With a game-changing Communist Party of China (CPC) meeting approaching next month, a report detailing the country's reform plans has garnered wide public attention, especially over its recommendations toward rural land ownership and the opening up of investment. Chinese building edit

The Development Research Center, a governmental think tank under the Chinese State Council, published a report on Oct. 1 focusing on eight key areas of reform.

The report is intended as a reference for the third Plenary Session of the CPC next month.

The report has surprised many by its "boldness" in measures and tone, Chinese media have reported. Out of the eight key areas, land reform is seen as among the most significant and expected to "tackle unsolved problems of the past".

According to the report, farmers will be granted the right to transfer and mortgage collectively owned rural land. The measures would mean equal treatment of farmland and state-owned land, improving the leasing, transferring and mortgaging systems in the market.

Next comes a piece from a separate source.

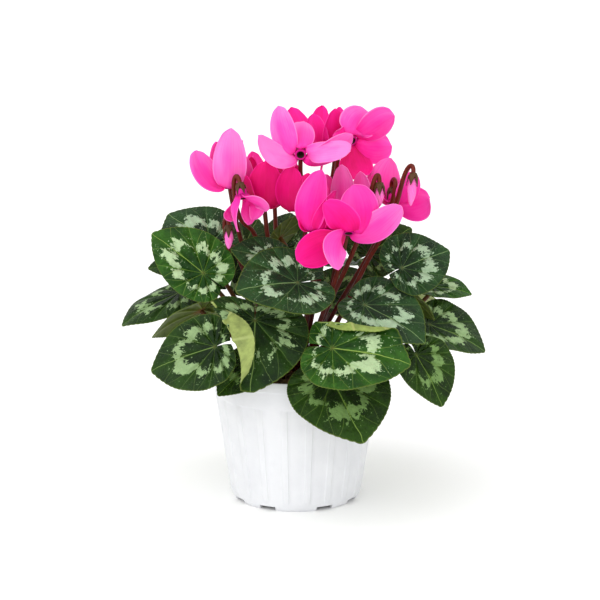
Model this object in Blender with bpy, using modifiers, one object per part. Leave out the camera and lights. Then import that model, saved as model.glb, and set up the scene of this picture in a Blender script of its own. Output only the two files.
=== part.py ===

The so-called "land transfer" refers to the movement of land management rights to other farmers or economic organizations by farmers who own the properties.

Under current regulations, the right to use China's rural collective land cannot be transferred through the market, resulting in problems such as unequal market entry, price distortions, the inequitable distribution of value-added benefits, and a failure to achieve scale of production.

With collectively owned land rural going directly into the market for trading, land requisition from the government should gradually be reduced until the governmental allocation of private land is completely abolished.

In reality, a series of land reforms have already been underway in several Chinese cities. Weihai City, a major seaport in the eastern Shandong province, has introduced "Weihai City rural land transfer financial management and use of funds" in 2013 to support the scale of rural land rights transfers.

On Oct. 17, the state council also approved a comprehensive strategic plan that maps out the nation’s goal to promote "high-quality farmland" in the next decade. In the proposal, China aims to build 800 million acres of "high-quality farmland" with stronger resistance to floods and droughts by 2020, and it's expected that production capacity will increase by more than 100 kilograms (220 pounds) per acre.

The plan, proposed by the National Development and Reform Commission (NDRC), China's national policy-making and enforcement body, also emphasizes efforts to improve farm infrastructure and achieve further agriculture modernization as a result.

The report also expects the Chinese currency, yuan, to become a major international settlement and investment currency and in some markets, an international reserve currency. It says those measures will "force reforms in areas like the foreign exchange market, cross-border investments, bond markets, financial institutions, and foreign currency integrated management".

While website questioned whether there was "mere speculation in the depth of reforms", the new leadership has confirmed such speculations in several recent occasions.

In a meeting with the economics and management advisory board from the state’s top academic institute Tsinghua University on Oct. 23, President Xi Jinping said: "everyone is very concerned about China's reform process. We will be studying how to deepen the reform comprehensively during the third Plenary Session of the Communist Party and set the framework."

On another occasion, Politburo member and CPPCC National Committee Chairman Yu Zhengsheng, who spoke at the 9th cross-strait trade and cultural forum on Oct. 26, echoed President Xi's remarks on the focus of the upcoming meeting, claiming it to be "a determining event for reforms at unprecedented level".

China’s new leadership, led by President Xi Jinping and Premier Li Keqiang, has been pushing a series of economic reforms that focuses on loosening state control since it came to power at the end of 2012.

Many believe that Liu He, deputy director of the National Development and Reform Commission (NDRC), who co-authored the report, will be drafting the economic reform plans at the Plenary Session.